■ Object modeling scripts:
☆ ☆ ☆

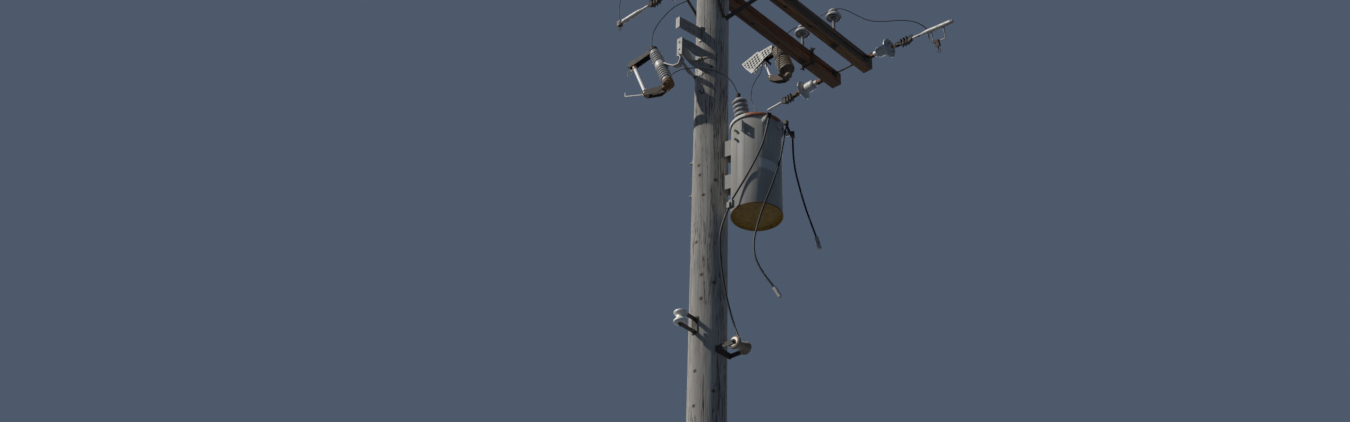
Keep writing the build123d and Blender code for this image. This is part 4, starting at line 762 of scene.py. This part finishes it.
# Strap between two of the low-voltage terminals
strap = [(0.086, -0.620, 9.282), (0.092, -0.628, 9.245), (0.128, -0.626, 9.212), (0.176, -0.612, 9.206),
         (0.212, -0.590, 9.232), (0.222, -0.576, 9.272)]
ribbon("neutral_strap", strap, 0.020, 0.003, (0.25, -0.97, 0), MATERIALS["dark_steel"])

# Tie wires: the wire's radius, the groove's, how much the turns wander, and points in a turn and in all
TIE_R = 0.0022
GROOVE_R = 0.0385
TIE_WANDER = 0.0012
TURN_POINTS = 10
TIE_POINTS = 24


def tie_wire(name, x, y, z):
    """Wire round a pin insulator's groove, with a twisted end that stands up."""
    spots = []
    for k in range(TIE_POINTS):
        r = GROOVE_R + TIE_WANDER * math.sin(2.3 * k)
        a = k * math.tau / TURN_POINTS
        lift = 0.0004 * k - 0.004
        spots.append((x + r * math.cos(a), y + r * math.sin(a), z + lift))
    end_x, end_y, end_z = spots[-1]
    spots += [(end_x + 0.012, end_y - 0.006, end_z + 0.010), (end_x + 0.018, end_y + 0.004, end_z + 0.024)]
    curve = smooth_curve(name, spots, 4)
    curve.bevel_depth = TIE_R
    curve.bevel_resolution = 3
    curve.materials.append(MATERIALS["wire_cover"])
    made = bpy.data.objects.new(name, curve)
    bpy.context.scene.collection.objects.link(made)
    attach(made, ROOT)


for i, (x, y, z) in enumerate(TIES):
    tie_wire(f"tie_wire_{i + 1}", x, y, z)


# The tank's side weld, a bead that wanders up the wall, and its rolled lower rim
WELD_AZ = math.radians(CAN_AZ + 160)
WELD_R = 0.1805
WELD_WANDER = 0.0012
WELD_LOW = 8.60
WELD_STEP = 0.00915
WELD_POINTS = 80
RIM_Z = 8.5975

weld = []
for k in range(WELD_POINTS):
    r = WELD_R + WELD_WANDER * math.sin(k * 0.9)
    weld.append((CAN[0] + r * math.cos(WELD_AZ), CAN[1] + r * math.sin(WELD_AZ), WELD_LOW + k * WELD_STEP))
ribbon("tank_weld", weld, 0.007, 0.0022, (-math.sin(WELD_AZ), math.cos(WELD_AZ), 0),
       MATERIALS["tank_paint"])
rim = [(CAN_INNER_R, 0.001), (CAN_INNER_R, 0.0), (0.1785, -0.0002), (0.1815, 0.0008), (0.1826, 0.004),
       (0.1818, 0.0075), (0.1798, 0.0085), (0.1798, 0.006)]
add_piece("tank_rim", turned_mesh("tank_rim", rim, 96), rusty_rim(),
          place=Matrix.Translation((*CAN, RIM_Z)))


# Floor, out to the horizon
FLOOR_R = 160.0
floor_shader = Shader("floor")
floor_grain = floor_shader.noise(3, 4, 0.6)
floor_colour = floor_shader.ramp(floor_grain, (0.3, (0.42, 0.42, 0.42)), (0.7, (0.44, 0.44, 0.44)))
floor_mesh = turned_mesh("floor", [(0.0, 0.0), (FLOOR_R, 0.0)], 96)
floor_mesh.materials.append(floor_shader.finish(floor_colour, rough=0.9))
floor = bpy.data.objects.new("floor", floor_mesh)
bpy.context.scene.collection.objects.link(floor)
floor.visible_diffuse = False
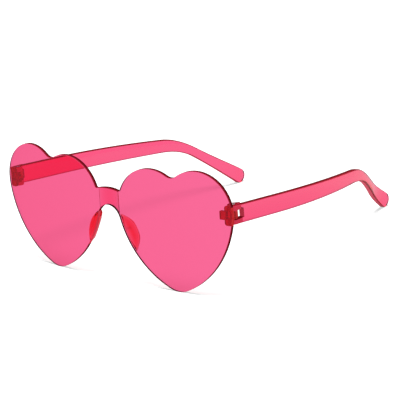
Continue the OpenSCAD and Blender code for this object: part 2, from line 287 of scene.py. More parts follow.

☆ ☆ ☆

■ To be done: Return exactly, please, the lines of the material from the first one down to and including the line where "TIE_POINTS = 24" appears.

■ Exercise solution:
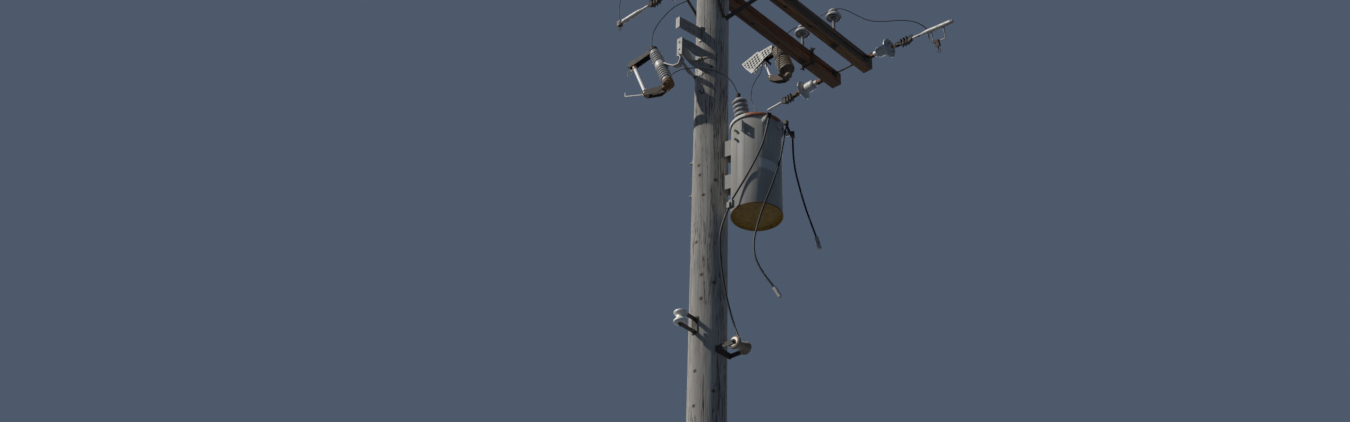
Keep writing the build123d and Blender code for this image. This is part 4, starting at line 762 of scene.py. This part finishes it.
# Strap between two of the low-voltage terminals
strap = [(0.086, -0.620, 9.282), (0.092, -0.628, 9.245), (0.128, -0.626, 9.212), (0.176, -0.612, 9.206),
         (0.212, -0.590, 9.232), (0.222, -0.576, 9.272)]
ribbon("neutral_strap", strap, 0.020, 0.003, (0.25, -0.97, 0), MATERIALS["dark_steel"])

# Tie wires: the wire's radius, the groove's, how much the turns wander, and points in a turn and in all
TIE_R = 0.0022
GROOVE_R = 0.0385
TIE_WANDER = 0.0012
TURN_POINTS = 10
TIE_POINTS = 24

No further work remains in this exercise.